The Pierson Library officially re-opened its doors on Monday in its new location in the south wing of the Shelburne Field House, where it will stay until construction of the new library is completed next summer.
On Monday morning, Library Director Kevin Unrath’s cell phone was ringing every couple of minutes as he juggled last minute details, answered callers’ questions about the new location, and attempted to set up the call forward function on the library phone system.
As patrons entered and exited through the front door, some also used the door at the end of the circulation hallway, connecting the library to the fitness center next door, and creating an unlikely link between the athletic and bookish communities.
“I told my wife and family that I really have no excuse for not working out now,” Unrath joked. “Obviously this space wasn’t designed to be a library, but it works very well.”
Pierson Library will remain in the temporary Field House space until next summer when construction is expected to wrap up on a new library and renovated historic Town Hall building on the main municipal campus. The $6.5 million project also will make some improvements to the overall site for better traffic flow and safety in the vicinity of the library, town offices and fire station.
It took an army of 50 volunteers five days last week to move everything from the old Pierson Library building next to the town hall to the new location, a half-mile down the road on Athletic Drive, according to Unrath.
Volunteers from the library community, as well as from the Kiwanis Club of Chittenden County and the Charlotte Shelburne Hinesburg Rotary Club, came together to help pack and move the books, while the shelving units and larger furniture was transported by Vermont Moving & Storage.
“I was really surprised and happy that we had the outpouring of help from all of the volunteers,” Unrath said. “It was really wonderful that people are excited to help us out.”
Much like what might happen when moving one’s home, Children’s Library Assistant Patrice MaComber said she noticed volunteers unpacking books and getting distracted as they thumbed through some volumes.
“It was nice that people, in helping, were able to revisit books from their past and express the desire to come back and read them again,” MaComber said.
The new space consists of a central circulation area with separate rooms for adult literature, children’s literature, and media.
All of the furniture has been relocated from the old building, including shelving, tables, desks, and items from the children’s play area.
Unrath said the library plans to reuse furniture and fixtures as much as possible in the future to reduce costs. For example, repurposing the modular steel shelving units alone saved the library $50,000, he said. Even the old book drop was moved from the former location to the Field House, so patrons may still return books after hours.
It may be tight fit, with books squeezed to maximum capacity on every shelf, but none of the library materials had to be put into storage, according to Unrath. Instead, the library thinned its collection by about 5 percent earlier this year, allowing it to better fit into the temporary space.

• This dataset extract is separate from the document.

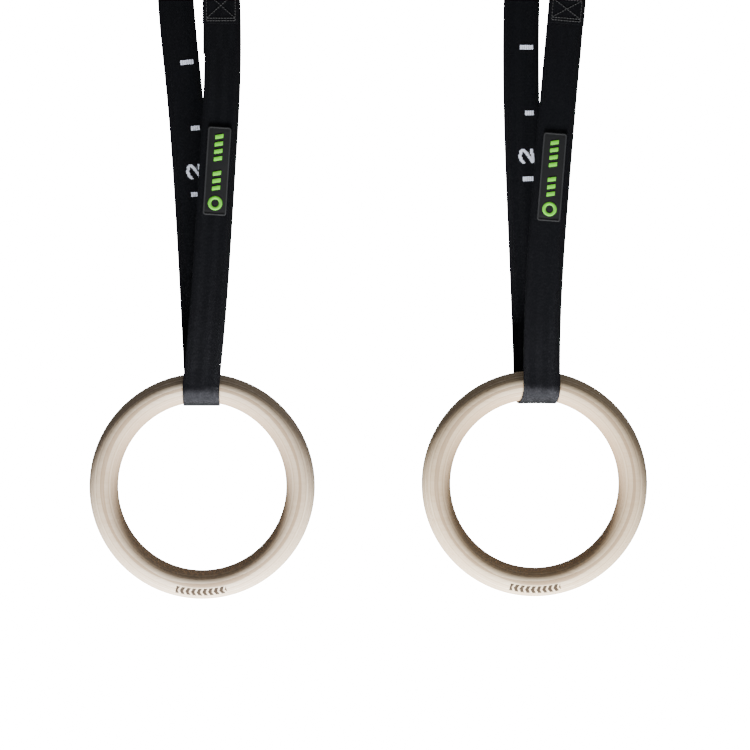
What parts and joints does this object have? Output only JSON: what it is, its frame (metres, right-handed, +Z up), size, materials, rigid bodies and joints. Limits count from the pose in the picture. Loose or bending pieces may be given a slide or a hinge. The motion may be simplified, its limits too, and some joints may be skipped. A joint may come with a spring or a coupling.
{
  "type": "gymnastics rings",
  "caption": "Pair of wooden gymnastics rings, each hung in a flat webbing strap that passes over an overhead bar and closes with a cam buckle.",
  "frame": {"origin": "on the axis of the overhead bar, midway between the two straps", "axes": "+X along the bar to the right-hand ring, -Y towards the front where the buckles and labels are, +Z up"},
  "size_m": [0.581, 0.0673, 0.8413],
  "materials": {
    "birch": "sanded birch plywood, unvarnished",
    "webbing": "woven polyester webbing",
    "scale_yarn": "woven in white yarn",
    "thread": "lockstitch thread",
    "label_rubber": "moulded, matt",
    "buckle_metal": "cast, satin plated",
    "pin_steel": "plated"
  },
  "bodies": {
    "left_bar_seat": {"left_bar_loop": "webbing"},
    "left_strap_top": {"left_front_strand_top": "webbing", "left_rear_strand_top": "webbing"},
    "left_strap_upper": {"left_numbered_strand": "webbing", "left_tail": "webbing", "left_sewn_end": "webbing", "left_sewn_strand": "webbing", "left_rear_strand_upper": "webbing", "left_box_stitch": "thread", "left_buckle_frame": "buckle_metal", "left_sewn_bar": "pin_steel", "left_cam_pin": "pin_steel", "left_cam_spring": "pin_steel", "left_scale_marks_upper": "scale_yarn"},
    "left_cam": {"left_cam_lever": "buckle_metal"},
    "left_strap_lower": {"left_front_strand_lower": "webbing", "left_rear_strand_lower": "webbing", "left_label": "label_rubber", "left_scale_marks_lower": "scale_yarn", "left_scale_numeral": "scale_yarn"},
    "left_sling": {"left_sling": "webbing"},
    "left_ring": {"left_ring": "birch"},
    "right_bar_seat": {"right_bar_loop": "webbing"},
    "right_strap_top": {"right_front_strand_top": "webbing", "right_rear_strand_top": "webbing"},
    "right_strap_upper": {"right_numbered_strand": "webbing", "right_tail": "webbing", "right_sewn_end": "webbing", "right_sewn_strand": "webbing", "right_rear_strand_upper": "webbing", "right_box_stitch": "thread", "right_buckle_frame": "buckle_metal", "right_sewn_bar": "pin_steel", "right_cam_pin": "pin_steel", "right_cam_spring": "pin_steel", "right_scale_marks_upper": "scale_yarn"},
    "right_cam": {"right_cam_lever": "buckle_metal"},
    "right_strap_lower": {"right_front_strand_lower": "webbing", "right_rear_strand_lower": "webbing", "right_label": "label_rubber", "right_scale_marks_lower": "scale_yarn", "right_scale_numeral": "scale_yarn"},
    "right_sling": {"right_sling": "webbing"},
    "right_ring": {"right_ring": "birch"}
  },
  "joints": [
    {"name": "left_swing", "type": "hinge", "parent": "left_bar_seat", "child": "left_strap_top", "pos_m": [-0.1705, 0, 0], "axis": [1, 0, 0], "range_deg": [-75, 75]},
    {"name": "left_side_swing", "type": "hinge", "parent": "left_strap_top", "child": "left_strap_upper", "pos_m": [-0.1705, 0, 0], "axis": [0, 1, 0], "range_deg": [-8, 20]},
    {"name": "left_cam_release", "type": "hinge", "parent": "left_strap_upper", "child": "left_cam", "pos_m": [-0.152, -0.03119, -0.156], "axis": [-1, 0, 0], "range_deg": [0, 28], "stiffness_Nm_per_rad": 0.15, "springref_deg": -20.05},
    {"name": "left_turn", "type": "hinge", "parent": "left_strap_upper", "child": "left_strap_lower", "pos_m": [-0.173, 0, -0.278], "axis": [0, 0, 1], "range_deg": [-90, 90], "stiffness_Nm_per_rad": 0.05},
    {"name": "left_tilt", "type": "hinge", "parent": "left_strap_lower", "child": "left_sling", "pos_m": [-0.173, 0, -0.6035], "axis": [1, 0, 0], "range_deg": [-75, 75]},
    {"name": "left_spin", "type": "hinge", "parent": "left_sling", "child": "left_ring", "pos_m": [-0.173, 0, -0.706], "axis": [0, 1, 0], "continuous": true},
    {"name": "ring_spacing", "type": "slide", "parent": "left_bar_seat", "child": "right_bar_seat", "axis": [1, 0, 0], "range_m": [-0.08, 0.25]},
    {"name": "right_swing", "type": "hinge", "parent": "right_bar_seat", "child": "right_strap_top", "pos_m": [0.178, 0, 0], "axis": [1, 0, 0], "range_deg": [-75, 75]},
    {"name": "right_side_swing", "type": "hinge", "parent": "right_strap_top", "child": "right_strap_upper", "pos_m": [0.178, 0, 0], "axis": [0, 1, 0], "range_deg": [-20, 8]},
    {"name": "right_cam_release", "type": "hinge", "parent": "right_strap_upper", "child": "right_cam", "pos_m": [0.20916, -0.03119, -0.16361], "axis": [-0.9963, 0, 0.0854], "range_deg": [0, 28], "stiffness_Nm_per_rad": 0.15, "springref_deg": -20.05},
    {"name": "right_turn", "type": "hinge", "parent": "right_strap_upper", "child": "right_strap_lower", "pos_m": [0.173, 0, -0.2754], "axis": [0, 0, 1], "range_deg": [-90, 90], "stiffness_Nm_per_rad": 0.05},
    {"name": "right_tilt", "type": "hinge", "parent": "right_strap_lower", "child": "right_sling", "pos_m": [0.173, 0, -0.6009], "axis": [1, 0, 0], "range_deg": [-75, 75]},
    {"name": "right_spin", "type": "hinge", "parent": "right_sling", "child": "right_ring", "pos_m": [0.173, 0, -0.7034], "axis": [0, 1, 0], "continuous": true}
  ]
}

The library intends to maintain the same amount of programming as in past years, although some of it will have to occur off-site due to space issues.
Unrath plans to collaborate with local senior living communities and preschools to host some new outreach programs that will may make some new connections while managing the space constraints.
“We still anticipate being quite busy here, because we are only a half a mile away and because we are still within walking distance to the school. That was one of the reasons for moving to this location,” Unrath said.
He also suggested that the library would be interested in future collaboration on programming with the conveniently located Field House next door.
Staffing levels and library hours won’t change in the new location. And the same telephone number will still be in service: 985-5124.
The community is invited to the grand opening event for the temporary library Saturday at 1 p.m. Ice cream will be served, and there will be a scavenger hunt to help patrons find their way around the new space.